═════ Information supplied ═════
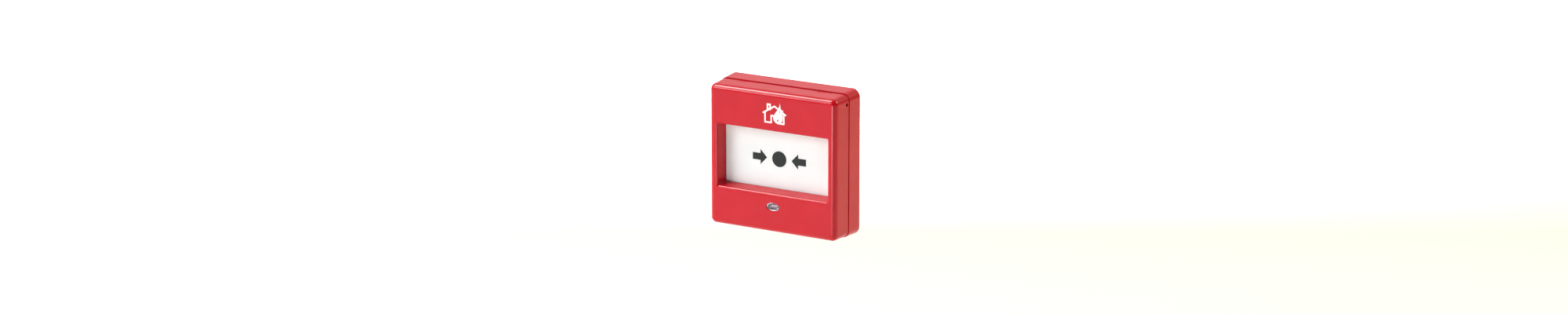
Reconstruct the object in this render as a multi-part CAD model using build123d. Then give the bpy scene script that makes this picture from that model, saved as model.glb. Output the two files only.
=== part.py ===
from build123d import *
import math
import os

os.makedirs("parts", exist_ok=True)

# Manual call point for a wall. Millimetres, +Z up. The wall is the plane y = 0 and the
# front looks along -Y. "Depth" is the distance in front of the wall, so depth d is y = -d.

# ---- outer shape ----
width = 87.0
height = 87.0
total_depth = 26.0
draft = 3.0
corner_radius = 5.0
front_fillet = 3.2
box_depth = 11.3
seam_gap = 0.3
cover_inset = 0.35
box_wall = 2.2
cover_wall = 2.0

# ---- window and operating plate ----
window_side_border = 5.05
window_height = 37.5
window_draft = 8.0
window_depth = 8.3
window_edge_fillet = 1.3
funnel_wall = 1.8
plate_gap = 0.4
plate_overlap = 1.3
plate_thickness = 1.4
carrier_thickness = 1.2
press_travel = 2.5
print_thickness = 0.12

# ---- printed signs ----
sign_stroke = 0.95
sign_apex = (1.8, 34.4)
sign_drop = 11.0
roof_half = 7.4
roof_drop = 4.8
sign_wall_x = 6.2
dot_radius = 4.7
arrow_tip = 8.2
arrow_tail = 17.7
arrow_shaft = 4.1
arrow_head_width = 8.9
arrow_head_length = 4.3

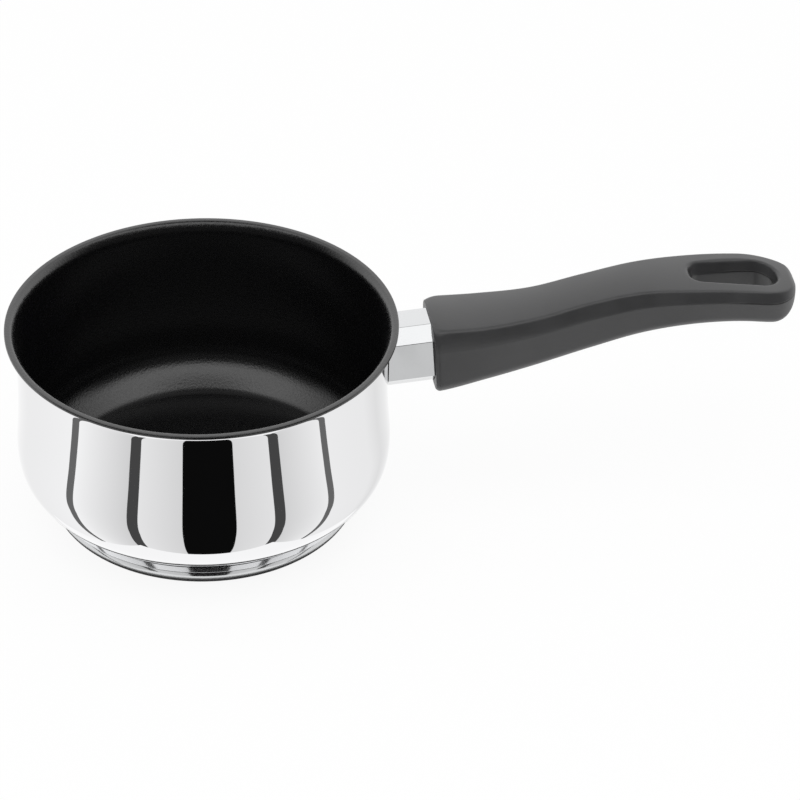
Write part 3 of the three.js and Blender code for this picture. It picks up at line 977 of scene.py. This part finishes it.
═════
_Set task_
What do the records say? Quote them all exactly.

_Result of the exercise_
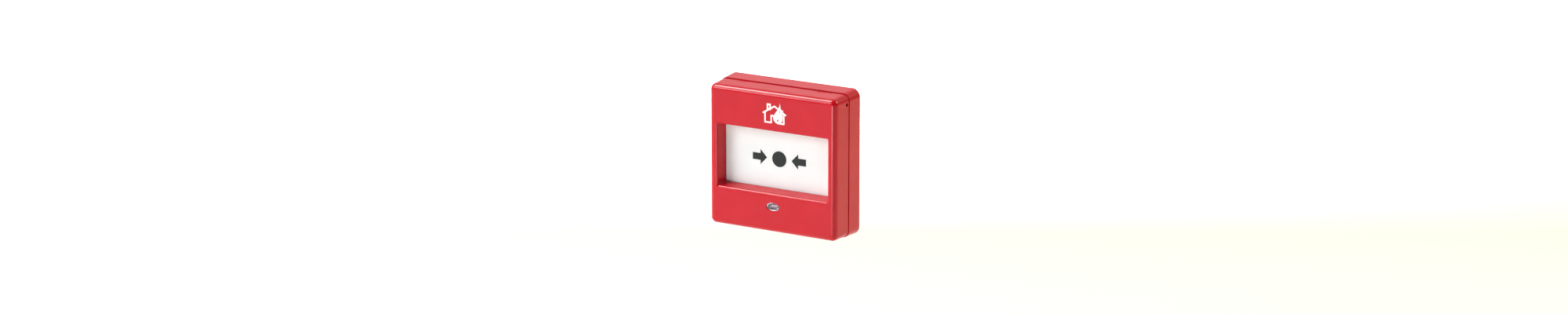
Reconstruct the object in this render as a multi-part CAD model using build123d. Then give the bpy scene script that makes this picture from that model, saved as model.glb. Output the two files only.
=== part.py ===
from build123d import *
import math
import os

os.makedirs("parts", exist_ok=True)

# Manual call point for a wall. Millimetres, +Z up. The wall is the plane y = 0 and the
# front looks along -Y. "Depth" is the distance in front of the wall, so depth d is y = -d.

# ---- outer shape ----
width = 87.0
height = 87.0
total_depth = 26.0
draft = 3.0
corner_radius = 5.0
front_fillet = 3.2
box_depth = 11.3
seam_gap = 0.3
cover_inset = 0.35
box_wall = 2.2
cover_wall = 2.0

# ---- window and operating plate ----
window_side_border = 5.05
window_height = 37.5
window_draft = 8.0
window_depth = 8.3
window_edge_fillet = 1.3
funnel_wall = 1.8
plate_gap = 0.4
plate_overlap = 1.3
plate_thickness = 1.4
carrier_thickness = 1.2
press_travel = 2.5
print_thickness = 0.12

# ---- printed signs ----
sign_stroke = 0.95
sign_apex = (1.8, 34.4)
sign_drop = 11.0
roof_half = 7.4
roof_drop = 4.8
sign_wall_x = 6.2
dot_radius = 4.7
arrow_tip = 8.2
arrow_tail = 17.7
arrow_shaft = 4.1
arrow_head_width = 8.9
arrow_head_length = 4.3

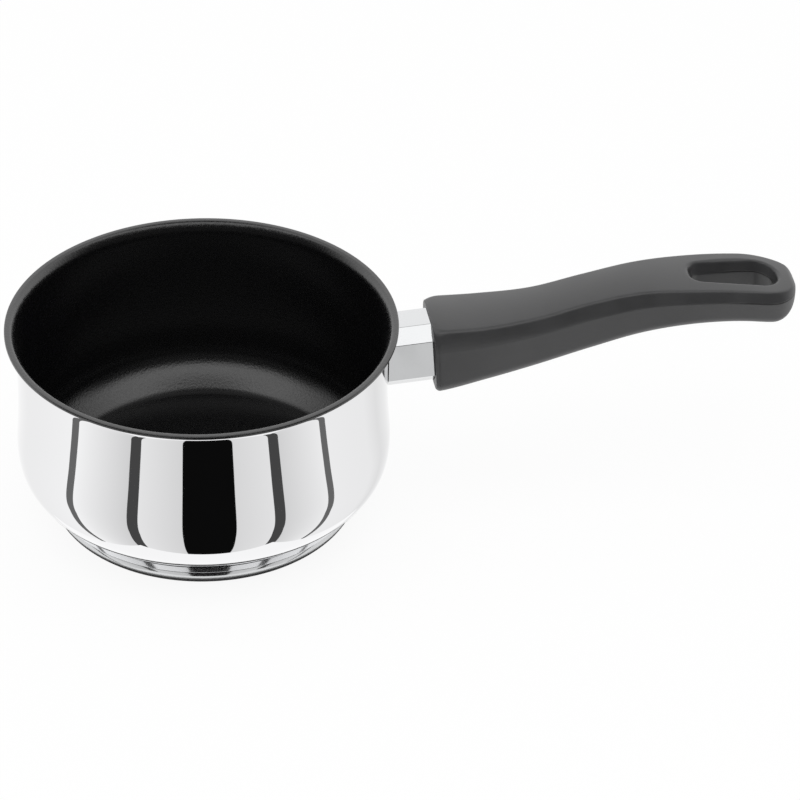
Write part 3 of the three.js and Blender code for this picture. It picks up at line 977 of scene.py. This part finishes it.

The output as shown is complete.